Animation by 3D illustrator Paul Becx with an accelerated rendering of the Eisinga planetarium dials

An orrery is a planetarium, a working model of the Solar System. The orrery contains the Sun, Moon, Mercury, Venus, Earth, Mars, Jupiter and Saturn. The Sun is painted at the center of the ceiling, and the Earth is represented by a golden orb dangling on a wire. It is painted with royal blue glimmer and outlined in shiny gold paint.

The zodiac is also depicted.  The clockwork-like mechanical planetarium moves as it does in reality at a reduced scale. The planetarium is very exact, but is not perfect. The pendulum, for instance, is made of a single type of metal so it is influenced by temperature fluctuations.

The "face" of the model looks down from the ceiling of what used to be his living room, with most of the mechanical works in the space above the ceiling. It is driven by a pendulum clock, which has 9 weights or ponds.

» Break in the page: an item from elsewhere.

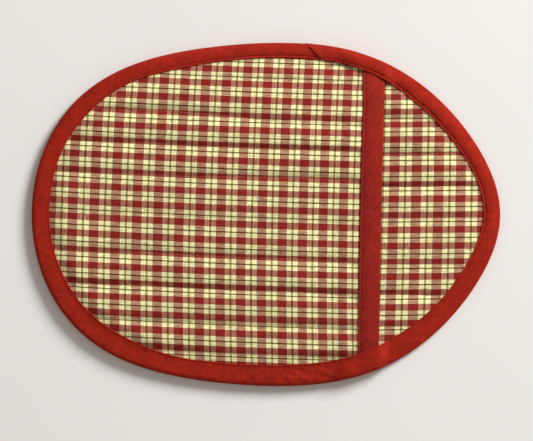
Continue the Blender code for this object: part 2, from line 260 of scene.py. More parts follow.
# ---------------------------------------------------------------- meshes
def add_mesh(name, vertices, faces, material, cloth_uv=None):
    mesh = bpy.data.meshes.new(name)
    mesh.from_pydata(vertices.tolist(), [], faces.tolist() if isinstance(faces, np.ndarray) else faces)
    mesh.shade_smooth()
    if cloth_uv is not None:
        corner = np.empty(len(mesh.loops), np.int32)
        mesh.loops.foreach_get("vertex_index", corner)
        layer = mesh.uv_layers.new(name="cloth")
        layer.data.foreach_set("uv", cloth_uv[corner].astype(np.float32).ravel())
    mesh.materials.append(material)
    piece = bpy.data.objects.new(name, mesh)
    bpy.context.scene.collection.objects.link(piece)
    return piece


def grid_faces(rows, columns, first=0, flip=False):
    """Quads of a grid of points, counted from first."""
    at = first + np.arange(rows * columns).reshape(rows, columns)
    quads = np.stack([at[:-1, :-1], at[:-1, 1:], at[1:, 1:], at[1:, :-1]], axis=-1).reshape(-1, 4)
    return quads[:, ::-1] if flip else quads


def tube_faces(rows, columns):
    """Quads round a tube of points, each row joined back to its own start."""
    at = np.arange(rows * columns).reshape(rows, columns)
    at = np.concatenate([at, at[:, :1]], axis=1)
    return np.stack([at[:-1, :-1], at[:-1, 1:], at[1:, 1:], at[1:, :-1]], axis=-1).reshape(-1, 4)


def run_along(points):
    """Distance along a line of points, from its start."""
    steps = np.linalg.norm(np.diff(points, axis=0), axis=-1)
    return np.concatenate([[0.0], np.cumsum(steps)])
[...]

The planets move around the model in real time, automatically. (A slight "re-setting" must be done by hand every four years to compensate for the February 29th of a leap year.) The planetarium includes a display for the current time and date. The plank that has the year numbers written on it has to be replaced every 22 years.

The Eise Eisinga Planetarium is the oldest still working planetarium in the world.

To create the gears for the model, 10,000 handmade nails were used.
In addition to the basic orrery, there are displays of the phase of the moon and other astronomical phenomena.

The orrery was constructed to a scale of 1:1,000,000,000,000 (1 millimetre: 1 million kilometres).